Between 2019 and 2020, the CSI was renewed with a young management by PhD students, young professionals and researchers by focusing on research activities, analysis and communication. In a short time, the CSI regained its usual vitality, demonstrated also by the numerous activities and partnerships. Activities in recent years include hearings with the Italian Presidency of the Council of Ministers and participation in, among others, the Krynica Economic Forum and in the European Congress of Local Governments, in which the CSI is among the institutional partners. During this period, a new scientific journal was also introduced: CSI Review.

== Activities ==
The Center carries out analysis, consultancy and research activities on issues related to geopolitics, international relations, defense and economics. The research activities of the CSI are divided into three areas: European Union, Italian foreign policy, and Elections Hub.

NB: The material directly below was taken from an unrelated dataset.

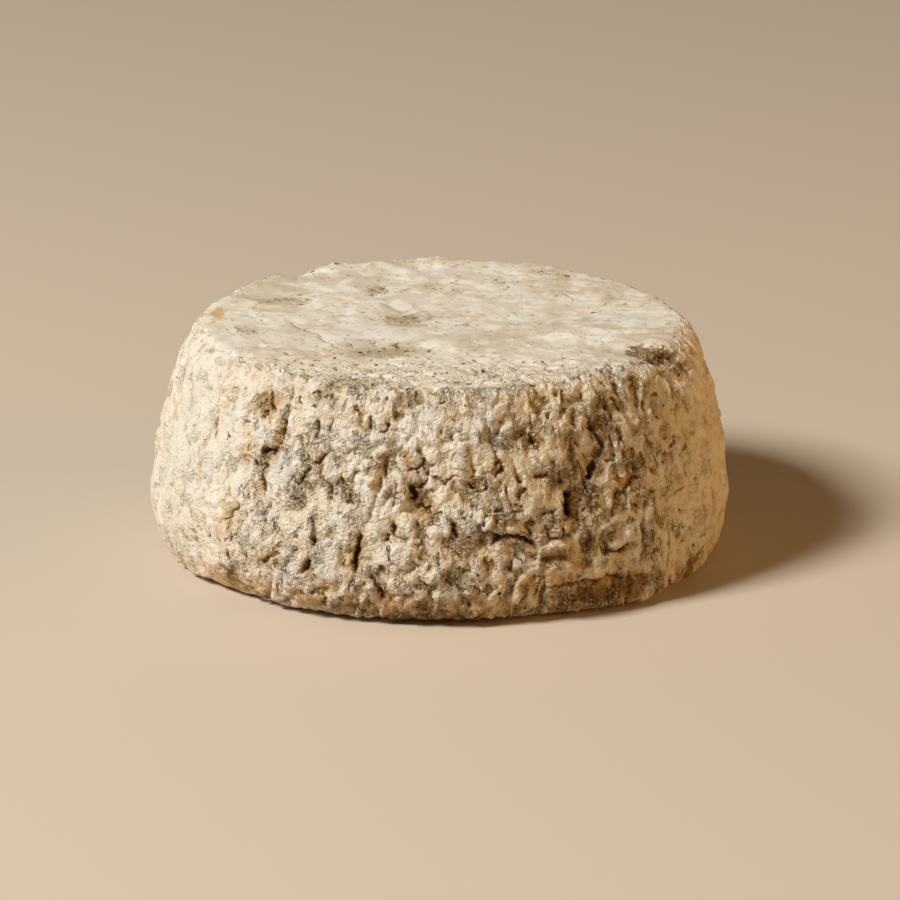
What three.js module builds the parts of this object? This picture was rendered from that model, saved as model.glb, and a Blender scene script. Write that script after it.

The CSI regularly holds meetings, conferences, and seminars on topics related to geopolitics, defense, and economics, featuring experts and institutional representatives from both national and international contexts.

== Publications ==
The Centro Studi Internazionali publishes two journals. Studi Internazionali, has been published continuously since December 1992 and covers topics related to foreign policy, defence, and international relations with an institutional and analytical approach. CSI Review, which was launched in 2020, is a scientific journal which publshed lengthier contributions that have a more academic orientation which are aimed at scholars, analysts, and sector professionals.

In addition to its journals, the Centre acts as a publisher for more than ten collective and monographic volumes from 1999 to the present, focusing on geopolitical, historical, social, strategic, and economic issues.